After the wake, where everyone I half-remembered meeting in my life turned up and lied about how upset they were right in my slap-covered face, the funeral had to be the biggest insult. Daddy only went and had it in a church! He knew that I didn’t believe in anything, or at best, vampirism. The vicar gave an arsey sermon as a warning to all my friends about how I was going to Hell because I’d killed myself. But more fool him, because I hadn’t. I was right there, in the coffin, and I could hear every word. Daddy tried to say something, but he couldn’t because he was crying too much, which I suppose was very moving, but I was still seething about the church, so I couldn’t feel as sad about it as I probably would have done otherwise. Various ‘friends’ read some of my favourite poems, although some of them totally shafted me and read Bible verses. They all sounded pretty choked up too, but I knew that ’Tasha and Valerie were getting off on it really; loving all the death stuff and a bit jealous that it was me and not them. But you know what? I don’t think Ashley was even there. You’d think he’d stop by and see his handiwork at some point. He was probably so overwhelmed with guilt he just couldn’t leave the house. Yeah, right.

At least they got the music right at the end and played Song to the Siren (This Mortal Coil version, obviously) as they carried me out. I must have mentioned to ’Tasha that it’s what I wanted at least fifty times so I’m glad it sunk in.

Then it was into the back of a car and off to the graveyard. And there I was lowered as the vicar dribbled on with the ‘ashes to ashes, dust to dust’ crap; some soil thrown on me and yet another bloody prayer. Finally a bit of slightly too cheery murmuring as everyone began getting on with their lives and forgetting about me and going on their way to the after-funeral buffet and stuffing themselves.

So here I am, down here. No idea how long it’s been, but the fact that there are maggots hatching under my skin suggests it’s been a while. Dear old daddy, he got a biodegradable coffin. No matter that they pumped me so full of chemicals when they embalmed me I’m probably toxic to anything in a ten-meter radius.

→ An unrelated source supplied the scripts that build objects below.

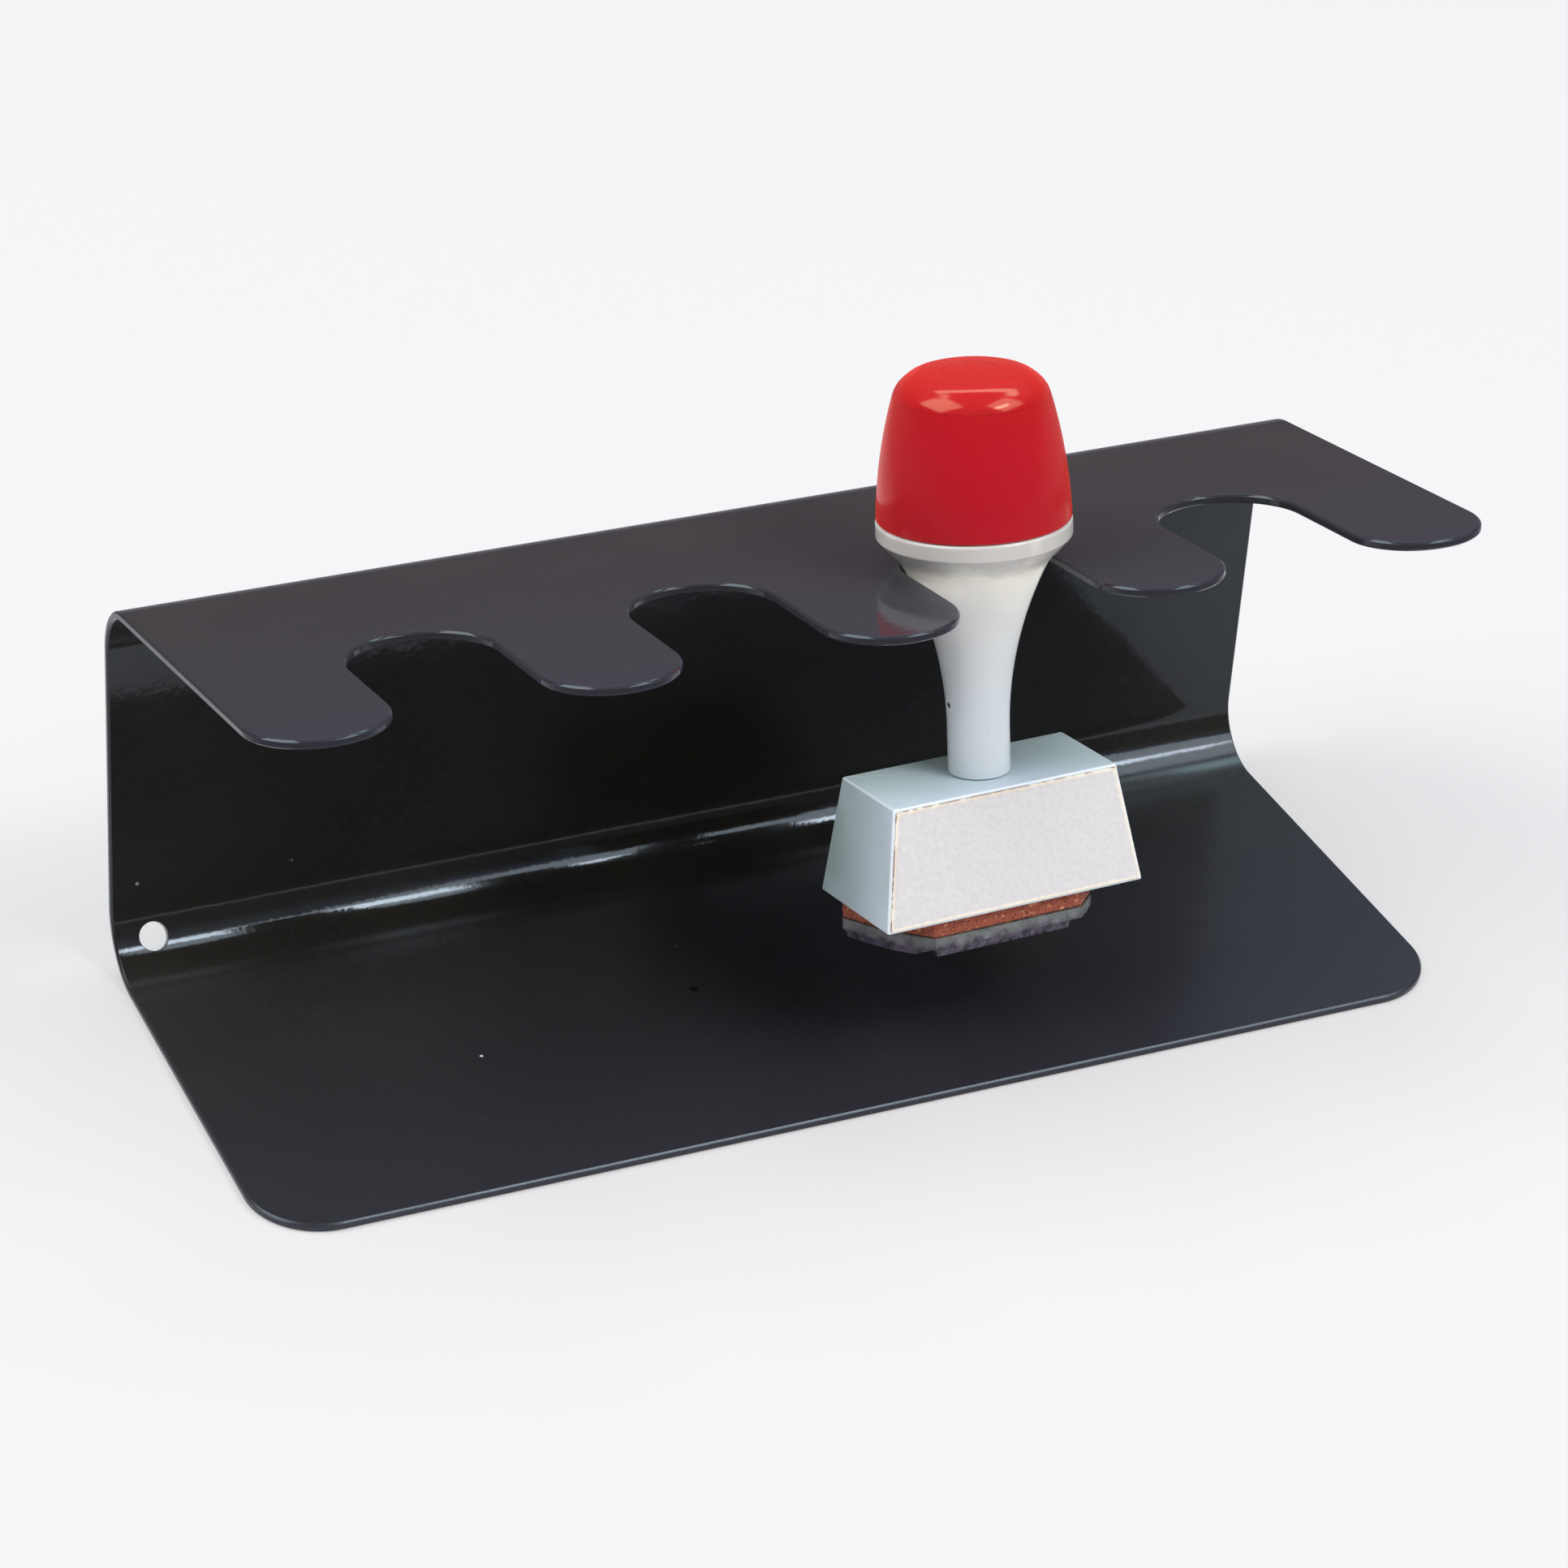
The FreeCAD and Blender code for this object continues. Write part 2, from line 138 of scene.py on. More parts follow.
# small marks, one to a cell: how strongly a point is marked, and the cell's random numbers
def strewn(tree, point, spacing, radius, core, strength, share, lot):
    cells = addNode(tree, "TexVoronoi", {"Scale": perMetre(spacing)}, {"Vector": point})
    edge = radius / spacing
    fade = {"From Min": core * edge, "From Max": edge, "To Min": strength, "To Max": 0.0}
    inside = addNode(tree, "MapRange", fade, {"Value": cells})
    pick = addNode(tree, "SeparateColor", links={"Color": cells.outputs["Color"]})
    chosen = addNode(tree, "Math", {"operation": "LESS_THAN", 1: share}, {0: pick.outputs[lot]})
    return addNode(tree, "Math", {"operation": "MULTIPLY"}, {0: inside, 1: chosen}), pick


# one round mark over a colour, full to its inner radius and gone at the outer: new colour and share
def spotted(tree, point, colour, centre, inner, outer, tone):
    settings = {"operation": "DISTANCE", 1: tuple(value * mm for value in centre)}
    away = addNode(tree, "VectorMath", settings, {0: point})
    fade = {"From Min": inner * mm, "From Max": outer * mm, "To Min": 1.0, "To Max": 0.0}
    near = addNode(tree, "MapRange", fade, {"Value": away})
    return addNode(tree, "Mix", {7: tone}, {0: near, 6: colour}), near


# a point's share of the way from low to high, in mm from the stamp's seat along a direction
def stampLevel(tree, point, direction, low, high, wander=None):
    offset = addNode(tree, "VectorMath", {"operation": "SUBTRACT", 1: tuple(stampSeat)}, {0: point})
    level = addNode(tree, "VectorMath", {"operation": "DOT_PRODUCT", 1: tuple(direction)}, {0: offset})
    if wander:
        level = addNode(tree, "Math", {"operation": "ADD"}, {0: level, 1: wander})
    return addNode(tree, "MapRange", {"From Min": low * mm, "From Max": high * mm}, {"Value": level})


def toned(tree, point, direction, low, high, stops, drift=None):  # tones along the stamp, blurred by a drift
    level = stampLevel(tree, point, direction, low, high)
    if drift:
        level = addNode(tree, "Math", {"operation": "ADD"}, {0: level, 1: drifting(tree, point, **drift)})
    return addNode(tree, "ValToRGB", {"stops": stops}, {"Fac": level})


def sceneObject(name, data):
    item = bpy.data.objects.new(name, data)
    bpy.context.scene.collection.objects.link(item)
    return item


def meshPiece(name, points, faces, normals=None, place=Matrix.Identity(4)):  # points in mm
    mesh = bpy.data.meshes.new(name)
    matrix = place @ Matrix.Diagonal((mm, mm, mm, 1.0))
    mesh.from_pydata([matrix @ Vector(point) for point in points], [], faces)
    mesh.validate()
    mesh.update()
    mesh.shade_smooth()
    if normals is None:
        mesh.set_sharp_from_angle(angle=hardEdge)
    else:
        turn = matrix.to_3x3().normalized()
        mesh.normals_split_custom_set_from_vertices([(turn @ Vector(n)).normalized() for n in normals])
    return sceneObject(name, mesh)


def finishPiece(piece, material, body, node):
    piece.data.materials.append(material)
    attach(piece, body)
    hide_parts(node)


def bridged(first, second):  # the faces between two closed rings
    return list(zip(first, first[1:] + first[:1], second[1:] + second[:1], second))


def markPoints(piece, name, values):  # one number for each point, for the materials to read
    mark = piece.data.attributes.new(name, "FLOAT", "POINT")
    for item, value in zip(mark.data, values):
        item.value = value


print("frame loaded:", len(frame["nodes"]), "nodes")


# black stoving enamel, sprayed on the sheet and baked: a dark, wet-looking skin with fine orange peel,
# slow waves where the sheet was bent and a few nibs of dust caught in the paint
def stovedEnamel():
    look = {
        "shader": {"IOR": 1.5, "Specular Tint": "dcecfc", "Sheen Weight": 0.08, "Sheen Roughness": 0.5,
                   "Sheen Tint": "c8d0f8"},
        "body": {"sizeMm": 24.0, "stops": [(0.35, "22201a"), (0.65, "28261e")], "detail": 2.0},
        "frontLightTone": "29282c", "front": {"From Min": 24.0 * mm, "From Max": -30.0 * mm},
        "fleck": "29272a", "flecks": {"sizeMm": 0.9, "high": 0.6, "start": 0.45, "end": 0.65, "detail": 3.0},
        "nibs": {"spacing": 9.0, "radius": 0.2, "core": 0.4, "strength": 1.0, "share": 0.25, "lot": "Green"},
        "nibTones": [(0.45, "160c0c"), (0.55, "9aa1a8")],
        "spots": [((-48.9, -5.7, 1.3), 0.3, "e8eef0"), ((-14.4, -0.4, 1.3), 0.95, "120302"),
                  ((-86.1, 33.7, 13.3), 0.35, "a8a49c"), ((-63.1, 33.7, 12.4), 0.3, "6a6a66"),
                  ((-67.0, 32.6, 1.5), 0.35, "a8a49c"), ((-70.6, 29.9, 1.3), 0.3, "8a8880")],
        "spotCore": 0.4,
        "haze": {"sizeMm": 9.0, "low": 0.07, "high": 0.12}, "rubbed": 0.18,
        "used": {"From Min": 3.0 * mm, "From Max": 1.4 * mm},
        "layers": [(12.0, 0.08, 1.0), (1.1, 0.012, 1.0)],  # waves, orange peel
    }
    material, tree, point = newMaterial("stovedEnamelBlack")
    body = clouded(tree, point, **look["body"])
    place = addNode(tree, "SeparateXYZ", links={"Vector": point})
    # painted light and shade: the paint turns lighter and bluer towards the front, and stays darker and
    # warmer at the back, where the shelf shades the wall
    front = addNode(tree, "MapRange", look["front"], {"Value": place.outputs["Y"]})
    frontLit = addNode(tree, "Mix", {7: look["frontLightTone"]}, {0: front, 6: body})
    flecks = drifting(tree, point, **look["flecks"])
    flecked = addNode(tree, "Mix", {7: look["fleck"]}, {0: flecks, 6: frontLit})
    nib, pick = strewn(tree, point, **look["nibs"])
    nibTone = addNode(tree, "ValToRGB", {"stops": look["nibTones"]}, {"Fac": pick})
    colour = addNode(tree, "Mix", links={0: nib, 6: flecked, 7: nibTone})
    for centre, radius, tone in look["spots"]:  # the few specks that stand out
        colour, near = spotted(tree, point, colour, centre, look["spotCore"] * radius, radius, tone)
    # stamps and hands rub the base
    used = addNode(tree, "MapRange", look["used"], {"Value": place.outputs["Z"]})
    rough = addNode(tree, "Math", {"operation": "MULTIPLY_ADD", 1: look["rubbed"]},
                    {0: used, 2: drifting(tree, point, **look["haze"])})
    return surfaced(material, point, look, colour, rough)


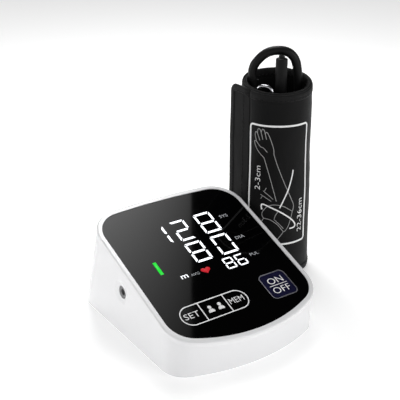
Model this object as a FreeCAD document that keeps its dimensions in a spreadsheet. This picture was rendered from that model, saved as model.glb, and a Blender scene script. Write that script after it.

Was it all worth it? Well, the bathroom tableau didn’t quite work out, I admit, what with the shit and everything. I’d do it differently next time. But, looking back on it, the funeral, even though it was silly C of E, was quite an event. I expect it looked great. And even though he wasn’t there, I bet Ashley heard about it all afterwards. I’m sure I made my point anyway. Yes, life is a curse that brings only pain and despair. Of that I am still certain. The only problem is, that curse still hasn’t left me yet. It’s still down here with me in the grave: plaguing me in my rotting body.

I don’t know, for a while I actually didn’t mind being here. You’d think you’d panic, being buried in a coffin as you feel your flesh decompose, but its strange; it’s all quite calm: peaceful, almost. But even so, it’s a bit of a bore. Nothing to do, nobody to talk to. Just time to think. Time for lots of thinking. Going over things, again and again and again.

You know, sometimes I just want to die.